## TASK TO COMPLETE:
Quote all of the data below exactly, please.

╭──

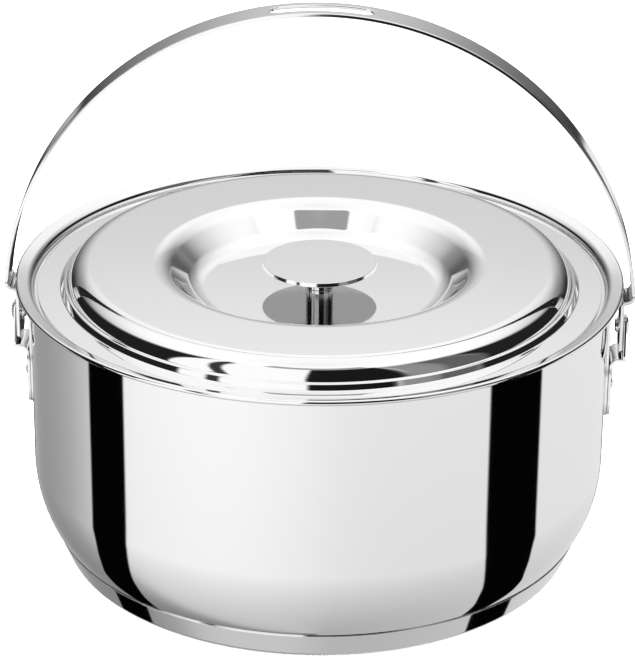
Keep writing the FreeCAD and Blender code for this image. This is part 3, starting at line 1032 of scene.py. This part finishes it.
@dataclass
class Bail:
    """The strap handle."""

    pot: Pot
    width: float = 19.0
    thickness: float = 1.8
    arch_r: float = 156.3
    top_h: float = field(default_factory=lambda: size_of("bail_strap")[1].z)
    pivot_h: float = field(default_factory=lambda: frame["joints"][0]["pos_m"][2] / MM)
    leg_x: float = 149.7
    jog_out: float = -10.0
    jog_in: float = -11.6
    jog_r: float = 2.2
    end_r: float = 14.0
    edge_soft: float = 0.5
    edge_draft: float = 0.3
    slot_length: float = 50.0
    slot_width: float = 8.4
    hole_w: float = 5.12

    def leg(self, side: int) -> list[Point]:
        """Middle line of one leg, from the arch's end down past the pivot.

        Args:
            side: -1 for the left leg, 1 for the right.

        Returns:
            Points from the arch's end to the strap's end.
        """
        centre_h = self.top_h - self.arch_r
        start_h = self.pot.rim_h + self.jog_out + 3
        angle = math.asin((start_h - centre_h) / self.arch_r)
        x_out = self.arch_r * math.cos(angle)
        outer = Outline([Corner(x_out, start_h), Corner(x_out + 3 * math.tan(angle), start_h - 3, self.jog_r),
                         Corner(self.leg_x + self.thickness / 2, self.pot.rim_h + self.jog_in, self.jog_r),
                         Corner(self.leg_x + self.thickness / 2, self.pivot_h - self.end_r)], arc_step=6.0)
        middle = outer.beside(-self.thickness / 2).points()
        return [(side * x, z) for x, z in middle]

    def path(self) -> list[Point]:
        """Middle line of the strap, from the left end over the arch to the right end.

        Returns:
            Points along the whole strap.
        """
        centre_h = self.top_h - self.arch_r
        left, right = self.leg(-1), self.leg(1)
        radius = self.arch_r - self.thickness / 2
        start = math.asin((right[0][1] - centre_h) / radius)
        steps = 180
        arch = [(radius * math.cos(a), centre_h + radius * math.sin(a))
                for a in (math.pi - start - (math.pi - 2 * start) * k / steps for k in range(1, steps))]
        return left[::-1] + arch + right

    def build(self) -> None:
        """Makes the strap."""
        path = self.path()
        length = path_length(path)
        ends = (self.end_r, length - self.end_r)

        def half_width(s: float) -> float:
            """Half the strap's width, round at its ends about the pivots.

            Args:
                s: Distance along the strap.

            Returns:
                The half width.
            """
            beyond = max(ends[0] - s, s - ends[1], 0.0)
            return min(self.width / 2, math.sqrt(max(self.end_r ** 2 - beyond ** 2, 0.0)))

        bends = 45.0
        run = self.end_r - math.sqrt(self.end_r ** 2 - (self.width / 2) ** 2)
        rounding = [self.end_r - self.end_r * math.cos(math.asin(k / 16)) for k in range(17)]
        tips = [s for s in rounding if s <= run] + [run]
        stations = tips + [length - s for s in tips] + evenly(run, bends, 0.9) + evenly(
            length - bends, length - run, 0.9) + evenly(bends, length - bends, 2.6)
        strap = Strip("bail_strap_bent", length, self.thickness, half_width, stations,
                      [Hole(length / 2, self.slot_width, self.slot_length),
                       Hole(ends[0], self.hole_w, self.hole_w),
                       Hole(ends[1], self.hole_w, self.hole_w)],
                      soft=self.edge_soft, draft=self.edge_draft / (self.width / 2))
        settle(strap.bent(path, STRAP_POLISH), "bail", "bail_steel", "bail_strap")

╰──

## COMPLETE ANSWER:
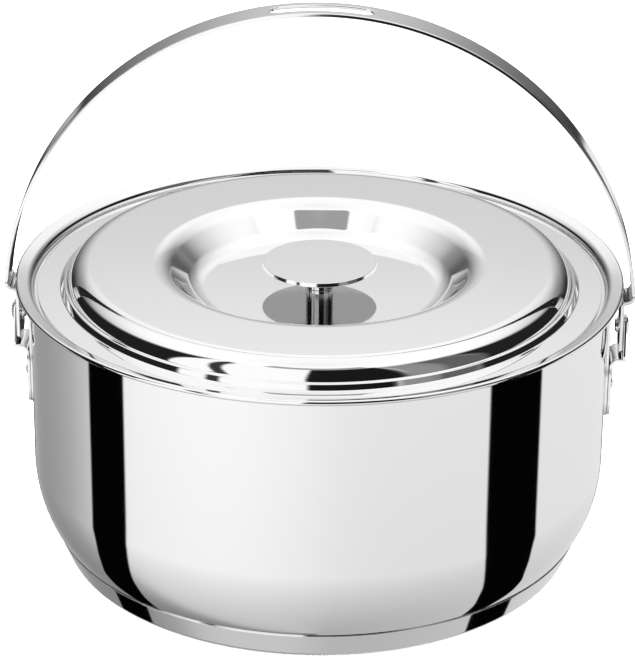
Keep writing the FreeCAD and Blender code for this image. This is part 3, starting at line 1032 of scene.py. This part finishes it.
@dataclass
class Bail:
    """The strap handle."""

    pot: Pot
    width: float = 19.0
    thickness: float = 1.8
    arch_r: float = 156.3
    top_h: float = field(default_factory=lambda: size_of("bail_strap")[1].z)
    pivot_h: float = field(default_factory=lambda: frame["joints"][0]["pos_m"][2] / MM)
    leg_x: float = 149.7
    jog_out: float = -10.0
    jog_in: float = -11.6
    jog_r: float = 2.2
    end_r: float = 14.0
    edge_soft: float = 0.5
    edge_draft: float = 0.3
    slot_length: float = 50.0
    slot_width: float = 8.4
    hole_w: float = 5.12

    def leg(self, side: int) -> list[Point]:
        """Middle line of one leg, from the arch's end down past the pivot.

        Args:
            side: -1 for the left leg, 1 for the right.

        Returns:
            Points from the arch's end to the strap's end.
        """
        centre_h = self.top_h - self.arch_r
        start_h = self.pot.rim_h + self.jog_out + 3
        angle = math.asin((start_h - centre_h) / self.arch_r)
        x_out = self.arch_r * math.cos(angle)
        outer = Outline([Corner(x_out, start_h), Corner(x_out + 3 * math.tan(angle), start_h - 3, self.jog_r),
                         Corner(self.leg_x + self.thickness / 2, self.pot.rim_h + self.jog_in, self.jog_r),
                         Corner(self.leg_x + self.thickness / 2, self.pivot_h - self.end_r)], arc_step=6.0)
        middle = outer.beside(-self.thickness / 2).points()
        return [(side * x, z) for x, z in middle]

    def path(self) -> list[Point]:
        """Middle line of the strap, from the left end over the arch to the right end.

        Returns:
            Points along the whole strap.
        """
        centre_h = self.top_h - self.arch_r
        left, right = self.leg(-1), self.leg(1)
        radius = self.arch_r - self.thickness / 2
        start = math.asin((right[0][1] - centre_h) / radius)
        steps = 180
        arch = [(radius * math.cos(a), centre_h + radius * math.sin(a))
                for a in (math.pi - start - (math.pi - 2 * start) * k / steps for k in range(1, steps))]
        return left[::-1] + arch + right

    def build(self) -> None:
        """Makes the strap."""
        path = self.path()
        length = path_length(path)
        ends = (self.end_r, length - self.end_r)

        def half_width(s: float) -> float:
            """Half the strap's width, round at its ends about the pivots.

            Args:
                s: Distance along the strap.

            Returns:
                The half width.
            """
            beyond = max(ends[0] - s, s - ends[1], 0.0)
            return min(self.width / 2, math.sqrt(max(self.end_r ** 2 - beyond ** 2, 0.0)))

        bends = 45.0
        run = self.end_r - math.sqrt(self.end_r ** 2 - (self.width / 2) ** 2)
        rounding = [self.end_r - self.end_r * math.cos(math.asin(k / 16)) for k in range(17)]
        tips = [s for s in rounding if s <= run] + [run]
        stations = tips + [length - s for s in tips] + evenly(run, bends, 0.9) + evenly(
            length - bends, length - run, 0.9) + evenly(bends, length - bends, 2.6)
        strap = Strip("bail_strap_bent", length, self.thickness, half_width, stations,
                      [Hole(length / 2, self.slot_width, self.slot_length),
                       Hole(ends[0], self.hole_w, self.hole_w),
                       Hole(ends[1], self.hole_w, self.hole_w)],
                      soft=self.edge_soft, draft=self.edge_draft / (self.width / 2))
        settle(strap.bent(path, STRAP_POLISH), "bail", "bail_steel", "bail_strap")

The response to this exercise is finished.